Remediation rate over time
By severity
For most of the year, cumulative remediation rates followed the expected pattern: higher severity, higher rate. Low-severity vulnerabilities had the lowest rate (average: 26.4%), and critical-severity ones had the highest (average: 50.2%). The exception to the pattern was medium-severity vulnerabilities (average: 40.3%), which outpaced high-severity ones (average: 34.7%). Also unexpected, but welcomed, was the high remediation rate for critical flaws seen in January.

Distribution of remediation rates
By target of evaluation
We ranked vulnerabilities by remediation time, from shortest to longest, with unremediated vulnerabilities at the end. We then divided the full data set into ten equal groups (deciles).
Applications showed the fastest remediation overall.
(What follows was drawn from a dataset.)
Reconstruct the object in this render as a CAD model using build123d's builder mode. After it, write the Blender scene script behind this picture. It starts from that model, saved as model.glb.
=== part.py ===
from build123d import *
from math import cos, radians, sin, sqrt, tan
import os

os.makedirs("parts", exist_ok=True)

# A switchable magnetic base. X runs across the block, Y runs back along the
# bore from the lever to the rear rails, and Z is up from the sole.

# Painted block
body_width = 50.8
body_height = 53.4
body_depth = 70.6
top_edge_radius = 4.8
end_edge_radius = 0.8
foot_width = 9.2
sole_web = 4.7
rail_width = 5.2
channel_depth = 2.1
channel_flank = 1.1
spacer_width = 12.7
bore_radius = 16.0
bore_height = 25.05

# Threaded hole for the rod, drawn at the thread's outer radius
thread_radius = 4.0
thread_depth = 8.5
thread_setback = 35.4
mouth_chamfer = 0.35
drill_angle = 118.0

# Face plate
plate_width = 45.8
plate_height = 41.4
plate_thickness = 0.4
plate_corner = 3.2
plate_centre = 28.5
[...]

About a third of vulnerabilities in running applications were remediated in 16 days or less; for source code, reaching that 30% mark took 99 days. Applications were also the only target where at least 40% of vulnerabilities were remediated, achieved in 30 days.
Infrastructure had too few reported vulnerabilities to include in this analysis and does not appear in the chart below.

Distribution of remediation rates
By severity
Critical-severity vulnerabilities were the only ones for which remediation rates exceeded 60%. A 50% rate was completed more promptly for this group than for the medium- and high-severity vulnerabilities (45, 227, and 286 days, respectively). Low-severity vulnerabilities were the only range that did not reach a 40% remediation rate by the end of 2025.

Remediation and IDE plugins adoption
23% of our clients used our IDE plugins.* These integrate with VS Code, Cursor, and IntelliJ IDEA, letting developers see vulnerable lines of code directly and access management options like GenAI-assisted remediation and reattacks. Clients who used our plugins had a mean remediation rate of 55.4%, versus 28.1% for those who didn't.
*We began tracking plugin use in March 2025.
Remediation with custom prioritization criteria
Around 2% of our clients set vulnerability prioritization criteria in a different arrangement to the default.* This feature allows clients to customize which of the following criteria have greater weight than others: fixing cost, dependency usage (in preproduction only or also in production), transitivity, EPSS, and KEV. Clients with a custom arrangement had a mean remediation rate of 64.4%, versus 34% for those using the default.
*We began tracking customization use in March 2025.
SECTION 07
Vulnerability remediation support
Find out how much companies relied on the help of our AI and experts
53.6%
24.5%
*We began tracking Autofix and Custom Fix in March 2025.
We offer several support channels for vulnerability remediation. The main ones are Autofix, Custom Fix, and Talk to a Pentester. The first two use generative AI in the IDE extensions, platform or both: Autofix provides automatic, suggested fixes, while Custom Fix offers comprehensive step-by-step guides. Talk to a Pentester, available only on the Advanced plan, lets you schedule 30-minute calls with our pentesters to work through complex vulnerabilities.
Autofix and Custom Fix were used in more than half the systems; Custom Fix was far more common (93% of those systems). These tools were used to help with mostly low- and medium-severity vulnerabilities.
This year, assistance sessions with our experts were requested for around a quarter of the systems evaluated. Not all Advanced plan clients use this feature, even though it could help a lot to increase the remediation of critical issues, so we encourage all those not using it to try it.